Florida Sea Grant tackled the problem by using it to help address another issue on the other side of the state. The 2020 Clam Buyback Program used NOAA COVID-19 “rapid-response” funding to purchase 450,000 of the outsized clams for use in ongoing shellfish restoration activities in the Indian River Lagoon. The idea was to assist clam farmers while giving a boost to efforts to restore clams in the lagoon.
Periodically, portions of the Indian River Lagoon are afflicted with algal blooms and other water quality issues. Clams can help combat these by filtering the water, in some cases up to 30 gallons a day per clam.
Todd Osborne at UF’s Whitney Laboratory for Marine Bioscience has been using clams in water quality restoration research projects in the lagoon. He said that he was excited when Florida Sea Grant came to me with the idea.
“This project would not only help bolster the aquaculture industry when it was in dire need but it would greatly increase the number and genetic diversity of clams we could release in the IRL,” Osborne said. “In turn, these clams would also benefit the lagoon as they filter water and help improve the degraded ecosystem. When you consider all of the benefits of this project, the funding was effectively multiplied far beyond the initial dollar value of the clams purchased.”

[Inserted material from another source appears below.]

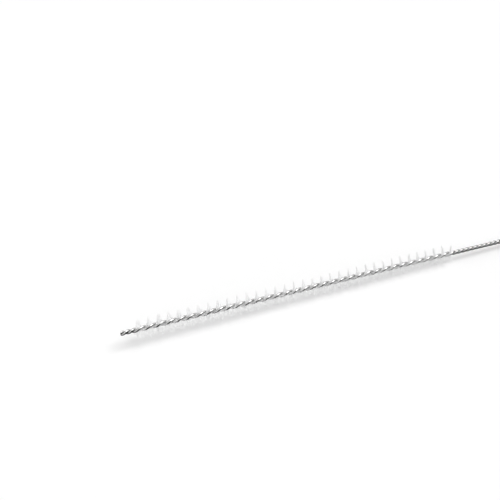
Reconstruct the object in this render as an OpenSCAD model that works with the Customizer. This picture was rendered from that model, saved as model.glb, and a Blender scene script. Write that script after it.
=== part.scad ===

Clams used in the project were trucked to the restoration sites over a series of weekends in fall 2020. A group of nearly 50 volunteers and partners, many using their own boats, transported the clams to the experimental leases in the lagoon.
By using Cedar Key clams to help the Indian River Lagoon, the project team was going full circle back to the origin of Florida’s aquacultured clam industry. In 1995, after a change in laws made it illegal to use gill nets, many Cedar Key fishermen were left without a job. A UF/ IFAS Extension agent affiliated with Florida Sea Grant worked with local fishermen to experiment with farming clams. After some trial and error, research and a lot of outreach, clam farming in Cedar Key took off, spawning a multimillion-dollar industry. The seed that was used to start those farms was grown from clams in the Indian River Lagoon.
Since that time, clam beds in the Indian River Lagoon have dwindled due to a number of factors, including environmental stress and overharvest. Researchers hope that distributing the descendants of those original farmed clams will help reestablish clams in the lagoon, which will help battle algae and may one day support a new industry.
The Clam Buyback program provided some relief to 47 clam aquaculture lease holders suffering from sales losses due to COVID‐19. The project site has been visited multiple times since the planting events to monitor survival and growth of clams. An assessment in February determined that 68 percent of the planted clams had survived and were growing.
“We are glad that this project was able to help clam farmers during this difficult time while also contributing to the health of the Indian River Lagoon and advancing the growing field of shellfish restoration,” said Sherry Larkin, Florida Sea Grant director. “We thank the Florida Department of Agriculture and Consumer Services’ Division of Aquaculture for helping streamline approvals, and look forward to working to better understand how using shellfish to help restore coastal environments can help both ecosystems and economies.”